Experience data for 2011 are simulated using sample paths from an ARIMA(3, 1, 3) process and the Lee-Carter model is refitted each time the 2011 data are simulated. The changes in central projections give an idea of how the best estimate could change over the course of a year based on new data."
With each revised mortality projection we can calculate a specimen annuity factor, or even a reserve for an entire portfolio. In our example here we only have data to age 104, so we calculate temporary annuities to age 105 to avoid artefacts from arbitrary extrapolation to higher ages.

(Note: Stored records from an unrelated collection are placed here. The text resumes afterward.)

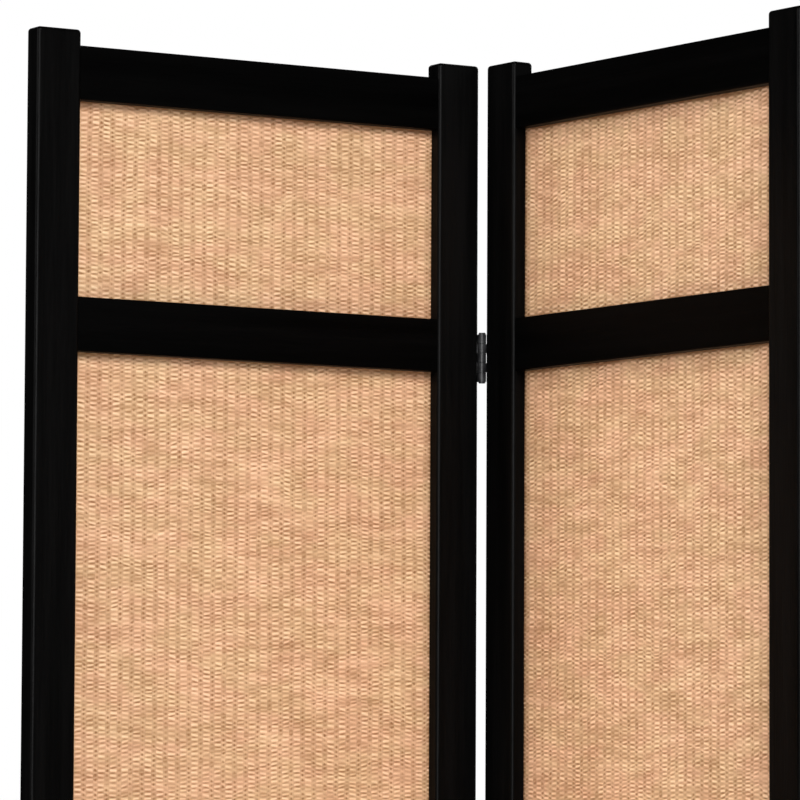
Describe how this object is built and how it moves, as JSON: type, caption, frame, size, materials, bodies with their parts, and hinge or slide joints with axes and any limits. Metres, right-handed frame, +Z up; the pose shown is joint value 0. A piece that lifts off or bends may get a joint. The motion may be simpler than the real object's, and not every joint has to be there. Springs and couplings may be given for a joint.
{
  "type": "folding screen",
  "caption": "Free-standing folding room divider: black wooden panels filled with woven natural fibre, joined by butt hinges into a zigzag.",
  "frame": {"origin": "on the floor, at the centre of the screen's box in its rest zigzag", "axes": "+Z up, +X along the screen from its first panel to its last, the front faces -Y"},
  "size_m": [1.2264, 0.2866, 1.7],
  "materials": {
    "frame_wood": "satin black stain and lacquer",
    "woven_fibre": "matt twisted paper cord, plain weave",
    "dowel_wood": "bare beech",
    "hinge_metal": "semi-gloss black",
    "screw_metal": "black zinc",
    "glide_plastic": "matt black nylon"
  },
  "bodies": {
    "panel_1": {"panel_1_left_stile": "frame_wood", "panel_1_right_stile": "frame_wood", "panel_1_top_rail": "frame_wood", "panel_1_middle_rail": "frame_wood", "panel_1_bottom_rail": "frame_wood", "panel_1_upper_weave": "woven_fibre", "panel_1_lower_weave": "woven_fibre", "panel_1_upper_beads": "frame_wood", "panel_1_lower_beads": "frame_wood", "panel_1_dowels": "dowel_wood", "panel_1_glides": "glide_plastic", "fold_1_left_leaves": "hinge_metal", "fold_1_pins": "hinge_metal", "fold_1_left_screws": "screw_metal"},
    "panel_2": {"panel_2_left_stile": "frame_wood", "panel_2_right_stile": "frame_wood", "panel_2_top_rail": "frame_wood", "panel_2_middle_rail": "frame_wood", "panel_2_bottom_rail": "frame_wood", "panel_2_upper_weave": "woven_fibre", "panel_2_lower_weave": "woven_fibre", "panel_2_upper_beads": "frame_wood", "panel_2_lower_beads": "frame_wood", "panel_2_dowels": "dowel_wood", "panel_2_glides": "glide_plastic", "fold_1_right_leaves": "hinge_metal", "fold_1_right_screws": "screw_metal", "fold_2_left_leaves": "hinge_metal", "fold_2_pins": "hinge_metal", "fold_2_left_screws": "screw_metal"},
    "panel_3": {"panel_3_left_stile": "frame_wood", "panel_3_right_stile": "frame_wood", "panel_3_top_rail": "frame_wood", "panel_3_middle_rail": "frame_wood", "panel_3_bottom_rail": "frame_wood", "panel_3_upper_weave": "woven_fibre", "panel_3_lower_weave": "woven_fibre", "panel_3_upper_beads": "frame_wood", "panel_3_lower_beads": "frame_wood", "panel_3_dowels": "dowel_wood", "panel_3_glides": "glide_plastic", "fold_2_right_leaves": "hinge_metal", "fold_2_right_screws": "screw_metal", "fold_3_left_leaves": "hinge_metal", "fold_3_pins": "hinge_metal", "fold_3_left_screws": "screw_metal"},
    "panel_4": {"panel_4_left_stile": "frame_wood", "panel_4_right_stile": "frame_wood", "panel_4_top_rail": "frame_wood", "panel_4_middle_rail": "frame_wood", "panel_4_bottom_rail": "frame_wood", "panel_4_upper_weave": "woven_fibre", "panel_4_lower_weave": "woven_fibre", "panel_4_upper_beads": "frame_wood", "panel_4_lower_beads": "frame_wood", "panel_4_dowels": "dowel_wood", "panel_4_glides": "glide_plastic", "fold_3_right_leaves": "hinge_metal", "fold_3_right_screws": "screw_metal"}
  },
  "joints": [
    {"name": "fold_1", "type": "hinge", "parent": "panel_2", "child": "panel_1", "pos_m": [-0.30856, 0.13124, 0.85], "axis": [0, 0, 1], "range_deg": [-87, 93]},
    {"name": "fold_2", "type": "hinge", "parent": "panel_2", "child": "panel_3", "pos_m": [0, -0.13124, 0.85], "axis": [0, 0, 1], "range_deg": [-87, 93]},
    {"name": "fold_3", "type": "hinge", "parent": "panel_3", "child": "panel_4", "pos_m": [0.30856, 0.13124, 0.85], "axis": [0, 0, -1], "range_deg": [-87, 93]}
  ]
}
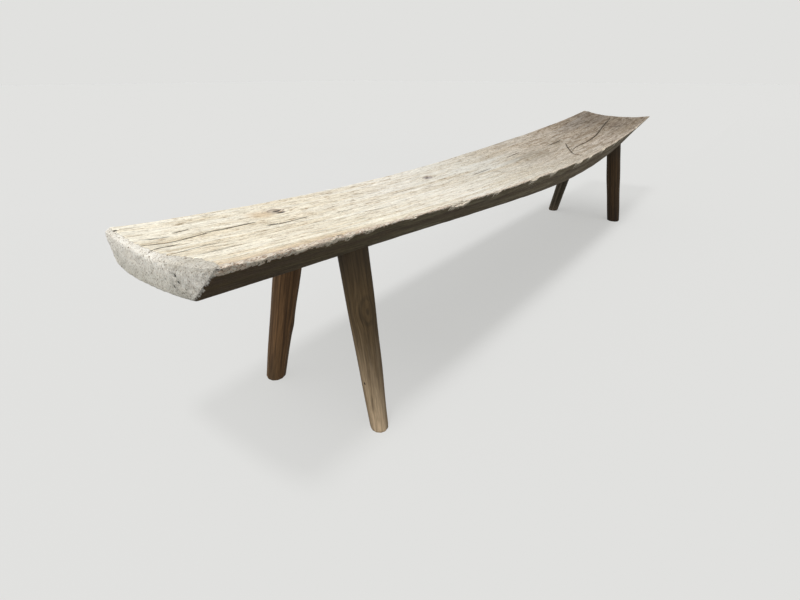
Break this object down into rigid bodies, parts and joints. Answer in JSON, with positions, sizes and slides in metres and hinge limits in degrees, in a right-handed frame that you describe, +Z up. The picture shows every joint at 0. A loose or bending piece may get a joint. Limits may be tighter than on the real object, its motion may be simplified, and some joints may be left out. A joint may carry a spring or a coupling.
{
  "type": "long bench",
  "caption": "Long backless bench hewn from one bowed, dished plank on splayed, tapered round legs, in weathered hardwood.",
  "frame": {"origin": "on the floor, under the middle of the bench", "axes": "+X along the seat towards its higher right end, -Y towards the front with the slanted edge, +Z up"},
  "size_m": [2.2017, 0.3319, 0.4405],
  "materials": {
    "seat_wood": "bare, weathered to a pale grey, open grained",
    "leg_wood": "bare, aged brown, dull",
    "wedge_wood": "bare, split hardwood"
  },
  "bodies": {
    "root": {"seat_slab": "seat_wood", "leg_front_left": "leg_wood", "leg_front_right": "leg_wood", "leg_back_left": "leg_wood", "leg_back_right": "leg_wood", "wedge_front_left": "wedge_wood", "wedge_front_right": "wedge_wood", "wedge_back_left": "wedge_wood", "wedge_back_right": "wedge_wood"}
  },
  "joints": []
}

After following the procedure we have a set, S , of expected annuity values based on projections differing only by the addition of a single year's data. This set can then be used to set a capital requirement to cover potential changes in expectation of longevity trend risk over one year. For example, a one-year 99.5% value-at-risk estimate of trend-risk capital would be:
where the resulting percentage is the one-year relative capital requirement in respect of trend risk only.
Illustrative results
To estimate the capital requirement for a one-year view of longevity trend risk, we require the appropriate percentile or quantile of , our set of realised annuity values. The sample quantile is simple, but it is based on the top few order statistics and is itself a random variable with uncertainty surrounding its estimated value. We use the estimator from Harrell & Davis (1982) to estimate the quantile together with a measure of its uncertainty. Figure 2 illustrates the Harrell-Davis estimate of the value-at-risk annuity capital requirement at each age, together with a confidence envelope around those estimates.

The results in Figure 2 are based on 1,000 simulations alternative approaches include increasing the number of simulations, or else exploiting a distributional assumption about the capital requirements. However, at least as important as anything else is the need to calculate the capital requirements in Figure 2 using a variety of different models.
Model choice and model risk
Cairns (2011) warns of the risks in relying on a single model by posing the oft-overlooked questions "what if the parameters [...] have been miscalibrated?" and "what if the model itself is wrong?". Cairns (2011) further wrote that any solution "should be applicable to a wide range of stochastic mortality models". Since different models give different projections, it is important to be able to run value-at-risk calculations with different models. A crucial aspect of the framework outlined here is that it leaves the choice of model up to the user.
We have illustrated here with the smoothed Lee-Carter model in Figure 2, but most mainstream statistical projection models are potentially suitable. Candidate models include the whole Lee-Carter family, the Cairns-Blake-Dowd model, the Age-Period-Cohort model and 2D P-spline models. This is by no means an exhaustive list, and many other models could be used. Most published regression-type models are potentially suitable, i.e. where no subjective intervention is required for calibration and where the model is capable of generating sample-path realisations.
However, models based around deterministic scenarios are unsuitable for this framework. For example, the CMI's 2009-2011 models cannot be used here because they are deterministic targeting models which do not generate sample paths. Similarly, models which have parameters which are subjectively set are also unsuitable; such models require manual intervention and cannot practically be fitted hundreds of times. A particular point to note is that models with in-built limits on the total possible reduction in mortality would be wholly unsuitable for value-at-risk calculations. When modelling tail risk, it is self-defeating to use a model which starts by limiting the tail in question!
Conclusions
There are a number of components to longevity risk, of which trend risk is one important part. Despite the long-term nature of longevity risk, insurers often need to look at longevity trend uncertainty through a one-year, value-at-risk prism. Examples include the one-year horizon demanded by the ICA regime in the United Kingdom, and the pending Solvency II regime for the whole European Union. This article describes a framework for putting a long-term longevity trend risk into a one-year view for setting capital requirements. The framework is general and allows a wide choice of stochastic projection models, thus allowing users to explore the impact of model risk.
References
CAIRNS, A. J. G. (2011). Modelling and management of longevity risk: approximations to survival functions and dynamic hedging, Insurance: Mathematics and Economics, 49, 438-453.
THE ECONOMIST (2012). The ferment of finance, Special report on financial innovation, February 25th 2012, p8.
HARRELL, F. E. & DAVIS, C. E. (1982). A new distribution-free quantile estimator, Biometrika, 69, 635-640.
RICHARDS, S. J. , CURRIE, I. D. AND RITCHIE, G. P. (2012) A value-at-risk framework for longevity trend risk, British Actuarial Journal (to appear).